5. Differences Between Linear and Logistic Regression

We can now sum up the considerations made in this article. This lets us identify the primary differences between the two types of regression. Specifically, the main differences between the two models are:

  1. The formulas are different, and the functions towards which they regress are also different. Linear regression implies a function f: R \rightarrow R, while logistic regression implies f: R \rightarrow (0,1)
  2. Analogously, the dependent variable is distributed differently. Linear regression has a codomain of \mathds {R}, whereas logistic regression has a codomain of (0,1)
  3. The measures for error and therefore for regression are different. Linear regression typically uses the sum of squared errors, while logistic regression uses maximum (log)likelihood.
  4. The typical usages for these functions are also different. We normally use linear regression in hypothesis testing and correlation analysis. Logistic regression, instead, favors the representation of probabilities and the conduct of classification tasks.

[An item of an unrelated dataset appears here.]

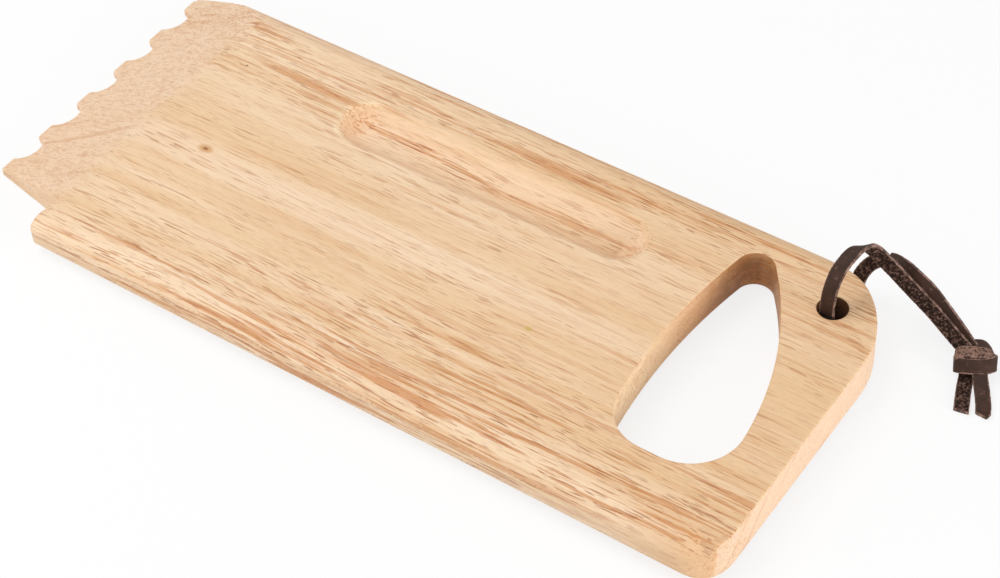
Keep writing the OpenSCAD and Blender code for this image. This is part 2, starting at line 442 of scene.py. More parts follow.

The similarities, instead, are those that the two regression models have in common with general models for regression analysis. We discussed these in detail earlier, and we can refer to them in light of our new knowledge.

6. Conclusion

In this article, we studied the main similarities and differences between linear and logistic regression.

We started by analyzing the characteristics of all regression models and to regression analysis in general.

Then, we defined linear models and linear regression, and the way to learn the parameters associated with them. We do this by means of minimization of the sum of squared errors.

In an analogous manner, we also defined the logistic function, the Logit model, and logistic regression. We also learned about maximum likelihood and the way to estimate the parameters for logistic regression through gradient descent.

Finally, we identified in a short form the main differences between the two models. These differences related to both their peculiar characteristics and their different usages.